──────── Data shown

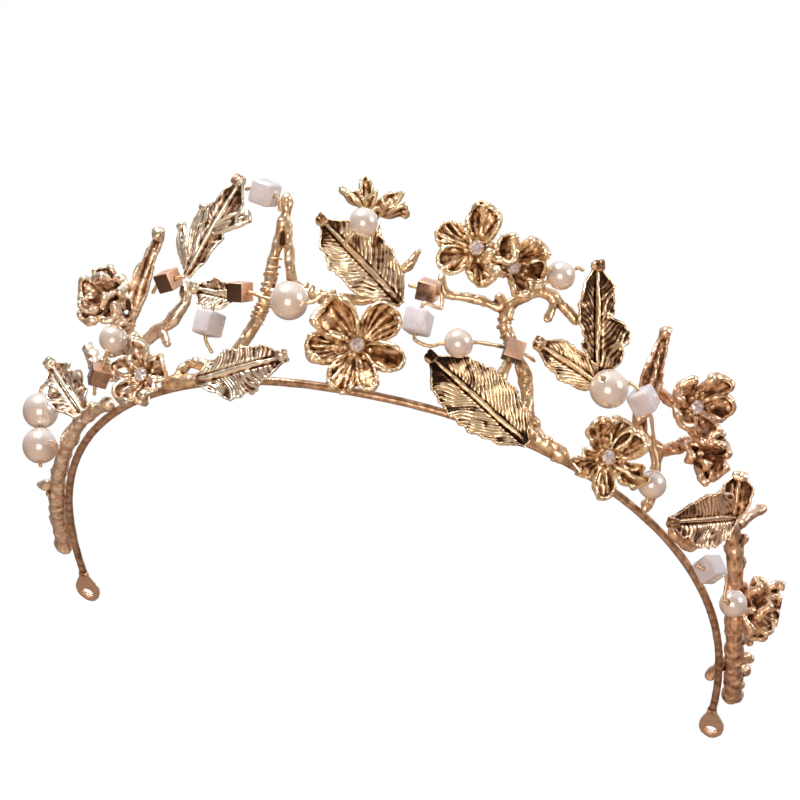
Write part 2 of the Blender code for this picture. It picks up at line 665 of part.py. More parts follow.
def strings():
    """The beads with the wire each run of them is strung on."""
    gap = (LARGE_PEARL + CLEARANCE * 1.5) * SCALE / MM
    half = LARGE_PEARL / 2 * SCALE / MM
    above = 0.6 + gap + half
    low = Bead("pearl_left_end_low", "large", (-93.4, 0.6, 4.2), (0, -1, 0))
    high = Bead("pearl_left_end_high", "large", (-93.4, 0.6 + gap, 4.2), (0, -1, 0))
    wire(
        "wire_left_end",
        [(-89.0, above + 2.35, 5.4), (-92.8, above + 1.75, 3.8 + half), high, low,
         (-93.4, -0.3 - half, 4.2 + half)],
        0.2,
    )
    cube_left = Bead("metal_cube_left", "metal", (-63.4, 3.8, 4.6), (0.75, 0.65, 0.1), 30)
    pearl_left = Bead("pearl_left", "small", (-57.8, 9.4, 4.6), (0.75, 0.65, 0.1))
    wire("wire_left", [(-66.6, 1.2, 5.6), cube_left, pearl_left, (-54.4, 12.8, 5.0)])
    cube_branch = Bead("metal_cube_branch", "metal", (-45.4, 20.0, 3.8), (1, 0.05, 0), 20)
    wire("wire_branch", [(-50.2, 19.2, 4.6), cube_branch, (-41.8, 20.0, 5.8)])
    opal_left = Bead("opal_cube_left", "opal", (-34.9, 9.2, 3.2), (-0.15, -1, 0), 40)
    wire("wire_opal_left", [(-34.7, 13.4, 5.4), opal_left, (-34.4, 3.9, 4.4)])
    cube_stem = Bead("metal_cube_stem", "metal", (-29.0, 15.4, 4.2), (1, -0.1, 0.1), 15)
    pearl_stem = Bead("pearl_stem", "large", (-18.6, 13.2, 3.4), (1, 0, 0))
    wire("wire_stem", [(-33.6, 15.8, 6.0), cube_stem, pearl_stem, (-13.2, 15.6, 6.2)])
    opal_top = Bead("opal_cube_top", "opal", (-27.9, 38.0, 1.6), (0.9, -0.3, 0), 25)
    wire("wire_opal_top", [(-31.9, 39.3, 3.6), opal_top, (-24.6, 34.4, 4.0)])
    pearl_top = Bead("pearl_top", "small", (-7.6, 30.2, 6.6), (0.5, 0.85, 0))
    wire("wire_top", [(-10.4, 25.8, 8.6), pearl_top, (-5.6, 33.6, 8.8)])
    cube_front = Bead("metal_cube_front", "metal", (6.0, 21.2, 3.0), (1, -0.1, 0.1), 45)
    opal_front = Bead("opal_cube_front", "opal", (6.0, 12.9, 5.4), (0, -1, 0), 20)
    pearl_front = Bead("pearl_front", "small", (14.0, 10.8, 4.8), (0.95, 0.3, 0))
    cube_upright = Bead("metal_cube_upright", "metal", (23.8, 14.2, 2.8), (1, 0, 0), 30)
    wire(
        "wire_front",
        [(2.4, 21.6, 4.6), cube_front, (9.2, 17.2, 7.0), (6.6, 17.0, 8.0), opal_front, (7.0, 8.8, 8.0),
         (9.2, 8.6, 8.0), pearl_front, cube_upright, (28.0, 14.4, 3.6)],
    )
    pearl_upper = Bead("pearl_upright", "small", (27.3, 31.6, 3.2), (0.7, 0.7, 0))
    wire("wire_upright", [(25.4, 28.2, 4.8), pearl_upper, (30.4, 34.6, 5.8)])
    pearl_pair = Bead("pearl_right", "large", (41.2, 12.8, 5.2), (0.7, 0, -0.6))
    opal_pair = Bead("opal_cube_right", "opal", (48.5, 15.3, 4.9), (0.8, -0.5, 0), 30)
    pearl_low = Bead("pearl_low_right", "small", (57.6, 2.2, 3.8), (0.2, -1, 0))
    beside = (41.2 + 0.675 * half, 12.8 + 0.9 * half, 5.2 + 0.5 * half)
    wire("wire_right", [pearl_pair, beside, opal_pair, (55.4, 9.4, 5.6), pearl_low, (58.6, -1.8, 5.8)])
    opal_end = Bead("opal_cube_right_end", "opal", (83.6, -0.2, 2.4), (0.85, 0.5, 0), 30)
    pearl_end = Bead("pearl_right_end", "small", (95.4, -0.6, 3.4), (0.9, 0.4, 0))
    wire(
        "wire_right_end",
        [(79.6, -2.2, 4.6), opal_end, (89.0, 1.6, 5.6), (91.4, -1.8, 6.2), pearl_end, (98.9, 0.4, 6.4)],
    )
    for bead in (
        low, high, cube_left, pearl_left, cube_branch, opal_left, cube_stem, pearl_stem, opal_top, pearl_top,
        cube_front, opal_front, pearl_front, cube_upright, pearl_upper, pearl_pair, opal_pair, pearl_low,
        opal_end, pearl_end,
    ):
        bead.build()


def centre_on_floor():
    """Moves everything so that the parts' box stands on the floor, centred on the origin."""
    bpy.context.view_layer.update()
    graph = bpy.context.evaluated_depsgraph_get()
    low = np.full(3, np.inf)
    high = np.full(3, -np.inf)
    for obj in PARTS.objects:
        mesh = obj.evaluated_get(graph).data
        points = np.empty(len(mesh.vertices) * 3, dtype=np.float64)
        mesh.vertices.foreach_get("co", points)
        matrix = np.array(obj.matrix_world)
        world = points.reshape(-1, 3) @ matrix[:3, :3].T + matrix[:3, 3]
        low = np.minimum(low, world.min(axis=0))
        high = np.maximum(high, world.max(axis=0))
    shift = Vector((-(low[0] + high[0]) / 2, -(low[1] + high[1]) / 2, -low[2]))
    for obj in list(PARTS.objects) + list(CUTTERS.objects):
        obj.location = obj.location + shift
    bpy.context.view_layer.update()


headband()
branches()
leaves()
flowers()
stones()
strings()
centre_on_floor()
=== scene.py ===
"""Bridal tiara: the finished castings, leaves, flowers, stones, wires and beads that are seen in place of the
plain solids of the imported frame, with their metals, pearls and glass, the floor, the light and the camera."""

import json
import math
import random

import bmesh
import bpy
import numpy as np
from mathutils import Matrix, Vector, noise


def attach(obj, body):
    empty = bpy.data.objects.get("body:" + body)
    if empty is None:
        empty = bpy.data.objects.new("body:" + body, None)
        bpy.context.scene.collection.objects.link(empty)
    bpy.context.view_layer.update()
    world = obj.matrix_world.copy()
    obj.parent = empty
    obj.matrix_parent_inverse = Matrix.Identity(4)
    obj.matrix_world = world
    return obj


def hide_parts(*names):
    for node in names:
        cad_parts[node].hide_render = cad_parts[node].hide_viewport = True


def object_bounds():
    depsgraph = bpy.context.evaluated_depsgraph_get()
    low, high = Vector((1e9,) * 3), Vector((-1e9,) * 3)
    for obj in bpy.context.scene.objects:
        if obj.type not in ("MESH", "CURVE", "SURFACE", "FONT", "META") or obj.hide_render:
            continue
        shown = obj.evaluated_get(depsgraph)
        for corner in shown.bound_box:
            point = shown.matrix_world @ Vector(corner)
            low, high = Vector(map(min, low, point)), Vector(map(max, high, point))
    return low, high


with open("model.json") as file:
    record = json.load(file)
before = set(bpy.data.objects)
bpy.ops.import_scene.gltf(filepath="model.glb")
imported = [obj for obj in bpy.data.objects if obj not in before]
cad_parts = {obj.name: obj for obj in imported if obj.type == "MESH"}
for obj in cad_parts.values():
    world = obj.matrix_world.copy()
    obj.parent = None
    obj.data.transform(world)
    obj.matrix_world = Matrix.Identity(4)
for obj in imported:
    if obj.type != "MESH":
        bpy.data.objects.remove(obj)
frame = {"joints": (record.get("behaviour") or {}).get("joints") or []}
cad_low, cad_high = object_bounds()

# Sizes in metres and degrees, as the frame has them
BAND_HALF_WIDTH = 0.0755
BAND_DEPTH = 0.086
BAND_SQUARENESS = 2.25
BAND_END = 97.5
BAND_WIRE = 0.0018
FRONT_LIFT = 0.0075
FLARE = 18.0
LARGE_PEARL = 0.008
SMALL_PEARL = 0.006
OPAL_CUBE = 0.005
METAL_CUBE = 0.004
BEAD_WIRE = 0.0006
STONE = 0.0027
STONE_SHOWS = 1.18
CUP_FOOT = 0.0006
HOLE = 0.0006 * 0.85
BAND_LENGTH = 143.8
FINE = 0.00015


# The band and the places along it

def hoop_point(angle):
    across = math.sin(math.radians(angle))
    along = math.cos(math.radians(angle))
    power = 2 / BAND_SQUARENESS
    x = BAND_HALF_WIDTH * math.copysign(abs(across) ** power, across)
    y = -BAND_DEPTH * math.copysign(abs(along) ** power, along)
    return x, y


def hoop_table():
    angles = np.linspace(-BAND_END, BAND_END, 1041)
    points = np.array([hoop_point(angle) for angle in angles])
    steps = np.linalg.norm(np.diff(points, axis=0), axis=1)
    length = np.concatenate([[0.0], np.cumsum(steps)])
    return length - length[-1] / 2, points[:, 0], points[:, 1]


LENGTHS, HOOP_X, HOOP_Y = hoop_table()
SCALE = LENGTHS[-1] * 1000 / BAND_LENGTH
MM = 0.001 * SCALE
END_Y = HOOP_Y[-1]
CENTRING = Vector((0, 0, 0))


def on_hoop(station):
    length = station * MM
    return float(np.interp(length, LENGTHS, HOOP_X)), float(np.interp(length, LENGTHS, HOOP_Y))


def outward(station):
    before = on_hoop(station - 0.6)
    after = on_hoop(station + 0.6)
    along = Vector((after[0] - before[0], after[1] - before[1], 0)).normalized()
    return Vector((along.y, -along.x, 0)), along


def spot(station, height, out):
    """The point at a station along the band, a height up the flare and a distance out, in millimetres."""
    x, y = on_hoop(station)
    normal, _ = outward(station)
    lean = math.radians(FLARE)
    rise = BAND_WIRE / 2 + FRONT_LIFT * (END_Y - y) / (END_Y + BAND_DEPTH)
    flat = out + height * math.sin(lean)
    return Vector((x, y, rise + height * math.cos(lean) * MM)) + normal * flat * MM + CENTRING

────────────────

- Goal -
Tally up how many lines in the preceding listing contain the word "context". Give nothing but the number.

- Response -
7